┌──

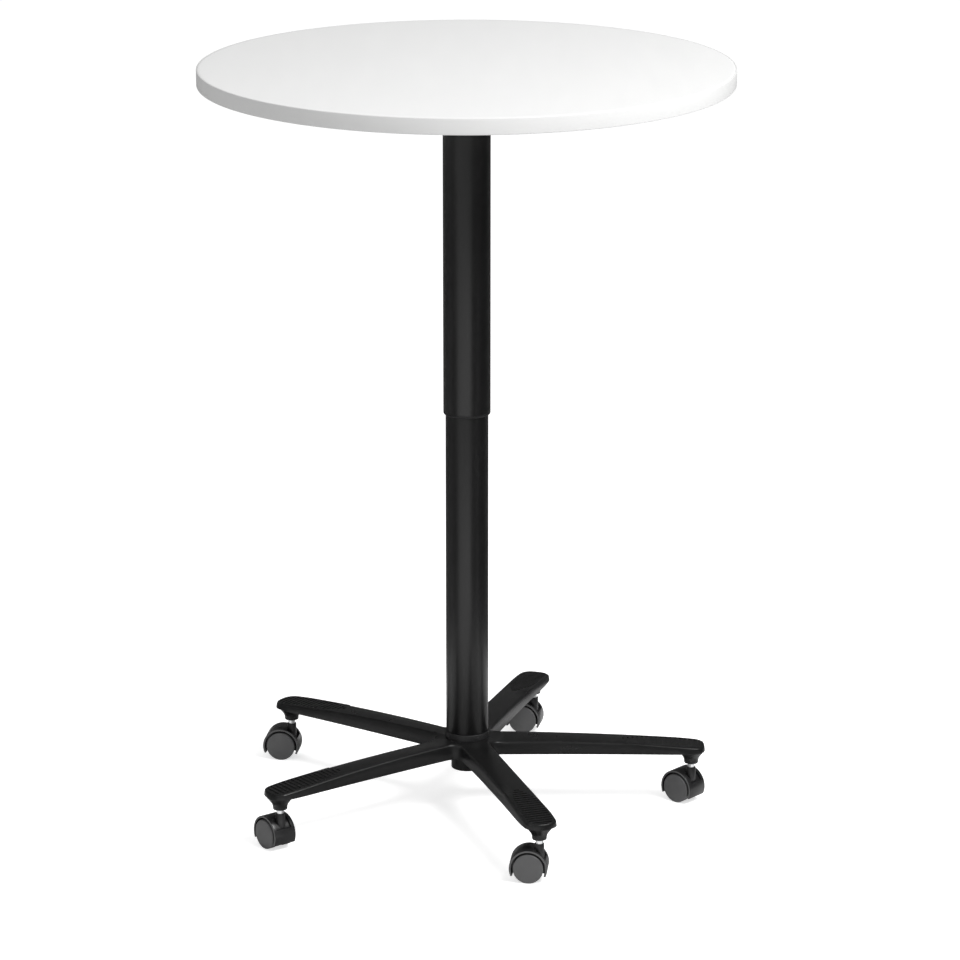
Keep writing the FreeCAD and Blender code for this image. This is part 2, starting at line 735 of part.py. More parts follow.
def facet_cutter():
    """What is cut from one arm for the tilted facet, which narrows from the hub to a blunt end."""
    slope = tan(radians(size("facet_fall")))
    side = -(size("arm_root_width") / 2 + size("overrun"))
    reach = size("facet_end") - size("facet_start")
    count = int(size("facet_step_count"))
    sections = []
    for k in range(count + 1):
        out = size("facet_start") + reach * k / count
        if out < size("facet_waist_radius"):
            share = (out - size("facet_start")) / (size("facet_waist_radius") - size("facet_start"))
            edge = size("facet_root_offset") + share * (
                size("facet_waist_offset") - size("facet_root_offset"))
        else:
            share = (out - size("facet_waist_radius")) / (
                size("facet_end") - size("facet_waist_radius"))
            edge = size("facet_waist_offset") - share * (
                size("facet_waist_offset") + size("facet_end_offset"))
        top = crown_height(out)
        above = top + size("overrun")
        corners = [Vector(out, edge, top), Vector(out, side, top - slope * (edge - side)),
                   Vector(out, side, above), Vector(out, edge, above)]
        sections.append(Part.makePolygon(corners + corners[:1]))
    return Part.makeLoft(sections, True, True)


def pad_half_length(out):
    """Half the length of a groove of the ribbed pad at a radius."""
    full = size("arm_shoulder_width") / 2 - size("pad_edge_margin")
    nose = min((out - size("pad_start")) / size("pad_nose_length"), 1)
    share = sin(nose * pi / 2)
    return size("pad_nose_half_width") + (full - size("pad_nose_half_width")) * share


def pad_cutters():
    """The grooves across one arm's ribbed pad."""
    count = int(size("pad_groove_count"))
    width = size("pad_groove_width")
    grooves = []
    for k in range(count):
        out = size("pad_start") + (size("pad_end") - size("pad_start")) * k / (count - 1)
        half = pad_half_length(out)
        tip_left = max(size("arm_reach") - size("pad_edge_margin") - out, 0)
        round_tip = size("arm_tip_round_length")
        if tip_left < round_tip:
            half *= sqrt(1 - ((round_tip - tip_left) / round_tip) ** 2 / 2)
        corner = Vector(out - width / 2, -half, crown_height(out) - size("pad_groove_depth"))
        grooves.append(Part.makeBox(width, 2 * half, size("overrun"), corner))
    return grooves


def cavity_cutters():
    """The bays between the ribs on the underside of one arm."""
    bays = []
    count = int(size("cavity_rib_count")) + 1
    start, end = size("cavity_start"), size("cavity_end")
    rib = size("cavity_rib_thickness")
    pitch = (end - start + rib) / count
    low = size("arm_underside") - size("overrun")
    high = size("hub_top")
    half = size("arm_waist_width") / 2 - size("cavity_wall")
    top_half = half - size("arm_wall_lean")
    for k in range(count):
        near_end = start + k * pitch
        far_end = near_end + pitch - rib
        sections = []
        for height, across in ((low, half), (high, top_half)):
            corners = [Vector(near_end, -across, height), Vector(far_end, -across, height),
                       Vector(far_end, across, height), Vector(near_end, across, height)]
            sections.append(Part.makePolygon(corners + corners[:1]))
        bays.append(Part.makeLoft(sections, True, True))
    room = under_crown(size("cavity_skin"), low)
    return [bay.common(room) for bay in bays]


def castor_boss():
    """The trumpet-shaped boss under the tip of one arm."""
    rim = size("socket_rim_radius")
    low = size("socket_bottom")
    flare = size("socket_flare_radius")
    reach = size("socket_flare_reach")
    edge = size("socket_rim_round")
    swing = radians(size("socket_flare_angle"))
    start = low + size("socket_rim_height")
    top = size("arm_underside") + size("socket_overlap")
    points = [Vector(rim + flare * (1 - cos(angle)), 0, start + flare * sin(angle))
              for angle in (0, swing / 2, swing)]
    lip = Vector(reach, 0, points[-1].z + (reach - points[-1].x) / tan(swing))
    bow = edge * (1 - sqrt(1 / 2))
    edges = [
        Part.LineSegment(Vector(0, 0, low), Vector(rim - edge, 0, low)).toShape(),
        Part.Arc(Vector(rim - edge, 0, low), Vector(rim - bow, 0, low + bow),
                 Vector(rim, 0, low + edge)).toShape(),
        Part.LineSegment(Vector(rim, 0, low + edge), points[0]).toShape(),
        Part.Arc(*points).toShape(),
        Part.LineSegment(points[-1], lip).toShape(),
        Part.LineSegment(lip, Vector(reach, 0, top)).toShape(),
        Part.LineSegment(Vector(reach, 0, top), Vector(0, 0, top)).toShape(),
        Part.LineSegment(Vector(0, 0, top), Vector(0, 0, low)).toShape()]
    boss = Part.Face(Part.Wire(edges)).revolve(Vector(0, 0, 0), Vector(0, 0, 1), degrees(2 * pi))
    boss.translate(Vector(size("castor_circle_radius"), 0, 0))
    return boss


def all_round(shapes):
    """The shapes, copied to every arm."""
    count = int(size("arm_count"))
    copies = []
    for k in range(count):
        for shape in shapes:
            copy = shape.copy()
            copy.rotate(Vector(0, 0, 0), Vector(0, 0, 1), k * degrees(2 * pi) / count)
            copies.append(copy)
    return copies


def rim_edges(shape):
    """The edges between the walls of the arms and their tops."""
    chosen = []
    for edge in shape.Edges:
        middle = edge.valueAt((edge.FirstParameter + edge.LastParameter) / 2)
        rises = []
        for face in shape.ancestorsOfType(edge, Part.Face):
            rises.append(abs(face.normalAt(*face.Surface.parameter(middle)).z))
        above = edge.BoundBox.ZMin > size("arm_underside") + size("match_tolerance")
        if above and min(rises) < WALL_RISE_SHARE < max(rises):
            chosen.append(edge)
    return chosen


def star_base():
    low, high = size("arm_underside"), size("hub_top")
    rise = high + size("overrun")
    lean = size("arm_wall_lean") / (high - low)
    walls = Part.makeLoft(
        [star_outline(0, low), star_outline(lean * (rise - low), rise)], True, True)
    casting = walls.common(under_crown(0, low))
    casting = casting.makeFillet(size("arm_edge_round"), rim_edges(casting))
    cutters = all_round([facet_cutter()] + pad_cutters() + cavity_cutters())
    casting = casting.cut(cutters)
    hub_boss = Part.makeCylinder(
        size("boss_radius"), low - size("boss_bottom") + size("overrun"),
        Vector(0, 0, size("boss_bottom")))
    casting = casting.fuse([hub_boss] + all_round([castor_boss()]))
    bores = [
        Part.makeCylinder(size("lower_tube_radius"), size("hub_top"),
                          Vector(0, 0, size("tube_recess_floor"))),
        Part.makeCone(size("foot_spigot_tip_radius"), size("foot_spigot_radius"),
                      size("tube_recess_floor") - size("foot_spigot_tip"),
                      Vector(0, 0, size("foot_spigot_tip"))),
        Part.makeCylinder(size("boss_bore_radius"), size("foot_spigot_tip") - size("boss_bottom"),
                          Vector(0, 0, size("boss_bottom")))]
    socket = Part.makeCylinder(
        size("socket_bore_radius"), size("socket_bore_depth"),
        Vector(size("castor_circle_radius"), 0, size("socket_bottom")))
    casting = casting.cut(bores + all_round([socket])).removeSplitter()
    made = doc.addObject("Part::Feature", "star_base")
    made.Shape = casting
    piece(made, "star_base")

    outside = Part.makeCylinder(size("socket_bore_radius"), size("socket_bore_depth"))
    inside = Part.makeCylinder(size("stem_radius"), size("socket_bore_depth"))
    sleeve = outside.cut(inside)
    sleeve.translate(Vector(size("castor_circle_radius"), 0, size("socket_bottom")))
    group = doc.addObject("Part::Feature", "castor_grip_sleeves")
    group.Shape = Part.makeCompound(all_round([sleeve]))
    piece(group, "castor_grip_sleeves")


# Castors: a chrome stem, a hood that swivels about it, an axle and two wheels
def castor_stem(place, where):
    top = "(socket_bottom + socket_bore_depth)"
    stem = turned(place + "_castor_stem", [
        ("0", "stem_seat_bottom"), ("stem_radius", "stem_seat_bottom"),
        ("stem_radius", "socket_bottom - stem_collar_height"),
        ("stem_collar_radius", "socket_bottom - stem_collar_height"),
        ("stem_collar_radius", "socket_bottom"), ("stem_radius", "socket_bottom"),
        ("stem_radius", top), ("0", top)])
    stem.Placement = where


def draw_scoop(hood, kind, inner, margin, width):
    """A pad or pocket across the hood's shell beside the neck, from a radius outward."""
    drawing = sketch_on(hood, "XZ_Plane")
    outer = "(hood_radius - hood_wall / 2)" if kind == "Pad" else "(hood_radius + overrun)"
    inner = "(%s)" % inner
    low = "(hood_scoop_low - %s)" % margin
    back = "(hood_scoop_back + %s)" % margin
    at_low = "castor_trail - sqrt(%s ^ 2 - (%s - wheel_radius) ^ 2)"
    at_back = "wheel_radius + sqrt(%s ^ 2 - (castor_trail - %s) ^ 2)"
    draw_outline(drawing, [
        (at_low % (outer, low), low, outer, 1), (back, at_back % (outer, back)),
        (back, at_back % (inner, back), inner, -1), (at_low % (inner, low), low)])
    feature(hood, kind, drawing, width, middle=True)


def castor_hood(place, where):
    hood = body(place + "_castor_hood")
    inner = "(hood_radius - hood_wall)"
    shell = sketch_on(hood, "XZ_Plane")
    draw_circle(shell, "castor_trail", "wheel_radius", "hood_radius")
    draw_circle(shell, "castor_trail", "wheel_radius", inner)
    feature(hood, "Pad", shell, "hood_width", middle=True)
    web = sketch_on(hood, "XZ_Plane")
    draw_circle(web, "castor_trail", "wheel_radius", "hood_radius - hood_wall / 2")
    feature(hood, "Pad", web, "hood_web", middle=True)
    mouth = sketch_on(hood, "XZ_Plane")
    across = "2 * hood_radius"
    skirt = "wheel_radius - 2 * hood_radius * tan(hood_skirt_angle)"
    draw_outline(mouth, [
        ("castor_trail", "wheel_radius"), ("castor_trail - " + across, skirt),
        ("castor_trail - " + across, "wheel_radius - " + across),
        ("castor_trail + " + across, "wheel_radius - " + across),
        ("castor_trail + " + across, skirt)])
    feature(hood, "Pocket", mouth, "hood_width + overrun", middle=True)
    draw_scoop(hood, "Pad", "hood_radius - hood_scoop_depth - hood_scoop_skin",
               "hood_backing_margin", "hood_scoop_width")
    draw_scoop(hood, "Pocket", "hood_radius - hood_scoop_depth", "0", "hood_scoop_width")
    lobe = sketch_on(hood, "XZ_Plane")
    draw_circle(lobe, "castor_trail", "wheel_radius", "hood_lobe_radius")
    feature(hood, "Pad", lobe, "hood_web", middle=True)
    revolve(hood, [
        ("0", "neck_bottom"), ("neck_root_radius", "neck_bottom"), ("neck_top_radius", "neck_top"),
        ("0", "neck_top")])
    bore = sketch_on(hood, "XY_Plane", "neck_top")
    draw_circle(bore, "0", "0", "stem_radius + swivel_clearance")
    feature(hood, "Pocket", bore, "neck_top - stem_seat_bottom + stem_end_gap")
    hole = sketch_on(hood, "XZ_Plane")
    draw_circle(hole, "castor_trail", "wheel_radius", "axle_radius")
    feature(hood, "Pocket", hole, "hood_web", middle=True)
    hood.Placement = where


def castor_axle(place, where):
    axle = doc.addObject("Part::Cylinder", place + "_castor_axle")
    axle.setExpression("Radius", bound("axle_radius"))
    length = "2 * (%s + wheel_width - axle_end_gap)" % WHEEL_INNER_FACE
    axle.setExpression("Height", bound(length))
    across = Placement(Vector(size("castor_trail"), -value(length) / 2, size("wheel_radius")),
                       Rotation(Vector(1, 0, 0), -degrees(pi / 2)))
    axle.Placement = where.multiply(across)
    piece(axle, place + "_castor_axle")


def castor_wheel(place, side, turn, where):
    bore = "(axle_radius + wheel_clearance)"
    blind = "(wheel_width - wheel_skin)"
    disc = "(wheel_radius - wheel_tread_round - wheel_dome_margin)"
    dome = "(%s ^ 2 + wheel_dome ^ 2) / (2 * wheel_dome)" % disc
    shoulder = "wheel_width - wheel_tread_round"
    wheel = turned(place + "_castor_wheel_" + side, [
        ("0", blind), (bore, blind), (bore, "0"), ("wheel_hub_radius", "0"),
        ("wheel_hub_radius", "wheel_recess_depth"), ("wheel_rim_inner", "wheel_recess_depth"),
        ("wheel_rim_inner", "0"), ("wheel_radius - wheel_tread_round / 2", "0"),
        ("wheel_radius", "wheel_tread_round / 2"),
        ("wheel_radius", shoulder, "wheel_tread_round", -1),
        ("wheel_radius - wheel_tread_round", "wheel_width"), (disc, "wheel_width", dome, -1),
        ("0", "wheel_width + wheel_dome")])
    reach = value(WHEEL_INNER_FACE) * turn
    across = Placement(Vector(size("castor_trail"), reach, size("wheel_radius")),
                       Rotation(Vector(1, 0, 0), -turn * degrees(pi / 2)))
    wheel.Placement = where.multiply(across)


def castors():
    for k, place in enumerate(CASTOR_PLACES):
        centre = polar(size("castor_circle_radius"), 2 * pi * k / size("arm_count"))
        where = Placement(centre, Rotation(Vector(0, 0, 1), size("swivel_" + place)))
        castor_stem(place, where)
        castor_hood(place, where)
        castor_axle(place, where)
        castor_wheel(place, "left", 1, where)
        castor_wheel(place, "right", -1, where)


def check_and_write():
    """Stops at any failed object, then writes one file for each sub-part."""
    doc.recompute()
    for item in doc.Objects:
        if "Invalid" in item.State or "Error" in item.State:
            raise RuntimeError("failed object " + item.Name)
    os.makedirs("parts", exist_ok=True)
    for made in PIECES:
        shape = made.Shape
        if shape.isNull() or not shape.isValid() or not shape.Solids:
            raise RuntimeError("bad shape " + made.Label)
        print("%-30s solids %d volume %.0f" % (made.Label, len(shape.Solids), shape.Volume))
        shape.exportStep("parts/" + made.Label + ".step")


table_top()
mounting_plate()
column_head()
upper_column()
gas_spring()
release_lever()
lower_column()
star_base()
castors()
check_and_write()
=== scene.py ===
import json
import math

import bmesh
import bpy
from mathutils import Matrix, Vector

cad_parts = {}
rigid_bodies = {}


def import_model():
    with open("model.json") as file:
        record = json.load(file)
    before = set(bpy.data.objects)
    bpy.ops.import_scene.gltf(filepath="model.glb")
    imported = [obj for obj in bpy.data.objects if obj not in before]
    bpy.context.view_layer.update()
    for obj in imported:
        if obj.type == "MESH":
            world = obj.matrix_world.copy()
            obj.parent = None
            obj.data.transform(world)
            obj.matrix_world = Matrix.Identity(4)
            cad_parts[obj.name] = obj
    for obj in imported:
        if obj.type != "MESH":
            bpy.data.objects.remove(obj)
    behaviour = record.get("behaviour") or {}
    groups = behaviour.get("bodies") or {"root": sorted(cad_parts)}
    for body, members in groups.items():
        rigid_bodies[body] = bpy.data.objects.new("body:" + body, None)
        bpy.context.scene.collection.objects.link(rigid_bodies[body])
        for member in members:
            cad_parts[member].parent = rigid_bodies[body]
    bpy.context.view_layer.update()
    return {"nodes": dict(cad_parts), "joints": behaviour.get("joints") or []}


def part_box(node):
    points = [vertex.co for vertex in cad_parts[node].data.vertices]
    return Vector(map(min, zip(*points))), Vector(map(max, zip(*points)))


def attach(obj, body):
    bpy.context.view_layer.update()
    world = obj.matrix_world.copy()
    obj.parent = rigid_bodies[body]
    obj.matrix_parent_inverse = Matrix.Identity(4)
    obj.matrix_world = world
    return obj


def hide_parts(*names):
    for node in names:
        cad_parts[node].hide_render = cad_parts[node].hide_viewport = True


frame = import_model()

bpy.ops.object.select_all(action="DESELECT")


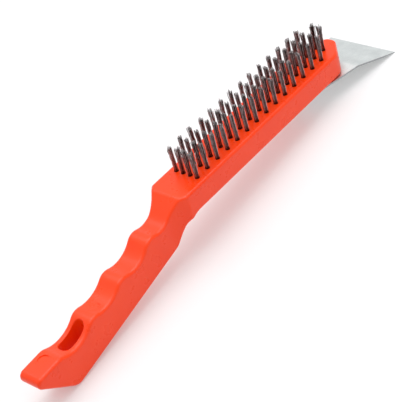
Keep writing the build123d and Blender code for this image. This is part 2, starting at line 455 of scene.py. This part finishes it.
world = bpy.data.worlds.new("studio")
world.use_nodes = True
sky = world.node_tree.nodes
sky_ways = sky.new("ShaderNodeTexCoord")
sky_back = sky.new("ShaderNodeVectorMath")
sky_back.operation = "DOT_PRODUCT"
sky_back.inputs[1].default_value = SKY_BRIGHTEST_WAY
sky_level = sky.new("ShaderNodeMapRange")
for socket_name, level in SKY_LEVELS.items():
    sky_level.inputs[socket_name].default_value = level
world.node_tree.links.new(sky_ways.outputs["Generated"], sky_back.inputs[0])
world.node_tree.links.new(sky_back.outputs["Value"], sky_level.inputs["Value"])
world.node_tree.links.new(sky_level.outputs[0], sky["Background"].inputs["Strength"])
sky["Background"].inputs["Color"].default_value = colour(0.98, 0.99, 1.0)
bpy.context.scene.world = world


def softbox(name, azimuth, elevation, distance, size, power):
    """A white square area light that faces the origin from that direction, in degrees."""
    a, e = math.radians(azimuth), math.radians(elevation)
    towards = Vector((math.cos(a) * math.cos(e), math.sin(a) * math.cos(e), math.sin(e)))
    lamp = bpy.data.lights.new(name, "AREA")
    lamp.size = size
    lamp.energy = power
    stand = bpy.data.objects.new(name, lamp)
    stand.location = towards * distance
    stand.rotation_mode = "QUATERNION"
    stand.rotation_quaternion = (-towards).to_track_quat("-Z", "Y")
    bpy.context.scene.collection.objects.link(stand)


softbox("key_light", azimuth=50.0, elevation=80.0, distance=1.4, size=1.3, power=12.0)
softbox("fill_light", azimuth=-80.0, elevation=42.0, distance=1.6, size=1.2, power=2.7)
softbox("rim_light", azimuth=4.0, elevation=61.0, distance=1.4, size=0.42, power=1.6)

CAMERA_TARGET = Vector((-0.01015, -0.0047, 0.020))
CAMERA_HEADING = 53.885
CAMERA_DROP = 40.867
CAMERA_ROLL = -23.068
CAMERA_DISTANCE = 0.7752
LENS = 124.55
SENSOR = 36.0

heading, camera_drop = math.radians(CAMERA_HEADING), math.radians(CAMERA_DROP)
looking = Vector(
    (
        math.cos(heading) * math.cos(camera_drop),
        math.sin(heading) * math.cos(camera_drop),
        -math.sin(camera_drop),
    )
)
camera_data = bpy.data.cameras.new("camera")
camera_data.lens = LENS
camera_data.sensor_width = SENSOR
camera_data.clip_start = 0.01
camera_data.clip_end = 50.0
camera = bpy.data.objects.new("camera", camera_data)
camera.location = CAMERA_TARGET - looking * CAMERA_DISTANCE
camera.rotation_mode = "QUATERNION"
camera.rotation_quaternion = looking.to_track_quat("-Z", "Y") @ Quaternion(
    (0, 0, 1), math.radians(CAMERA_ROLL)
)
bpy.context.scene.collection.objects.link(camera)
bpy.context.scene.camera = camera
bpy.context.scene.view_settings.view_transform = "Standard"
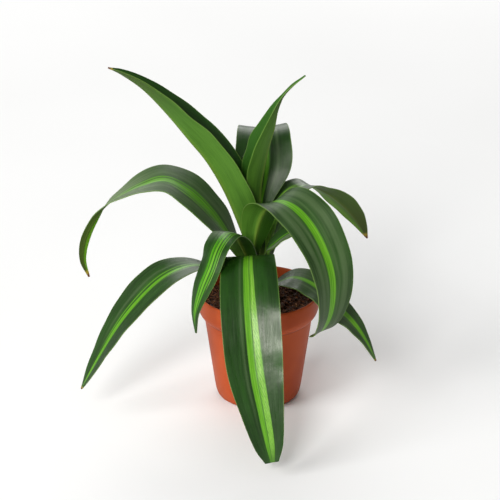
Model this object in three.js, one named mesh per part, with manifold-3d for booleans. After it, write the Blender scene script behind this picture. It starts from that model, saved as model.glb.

└──

_REQUEST_: From the records above, copy out the line with "table_top()", the line with "cad_parts[obj.name] = obj", and every line between them, word for word.

_TASK RESPONSE_:
table_top()
mounting_plate()
column_head()
upper_column()
gas_spring()
release_lever()
lower_column()
star_base()
castors()
check_and_write()
=== scene.py ===
import json
import math

import bmesh
import bpy
from mathutils import Matrix, Vector

cad_parts = {}
rigid_bodies = {}


def import_model():
    with open("model.json") as file:
        record = json.load(file)
    before = set(bpy.data.objects)
    bpy.ops.import_scene.gltf(filepath="model.glb")
    imported = [obj for obj in bpy.data.objects if obj not in before]
    bpy.context.view_layer.update()
    for obj in imported:
        if obj.type == "MESH":
            world = obj.matrix_world.copy()
            obj.parent = None
            obj.data.transform(world)
            obj.matrix_world = Matrix.Identity(4)
            cad_parts[obj.name] = obj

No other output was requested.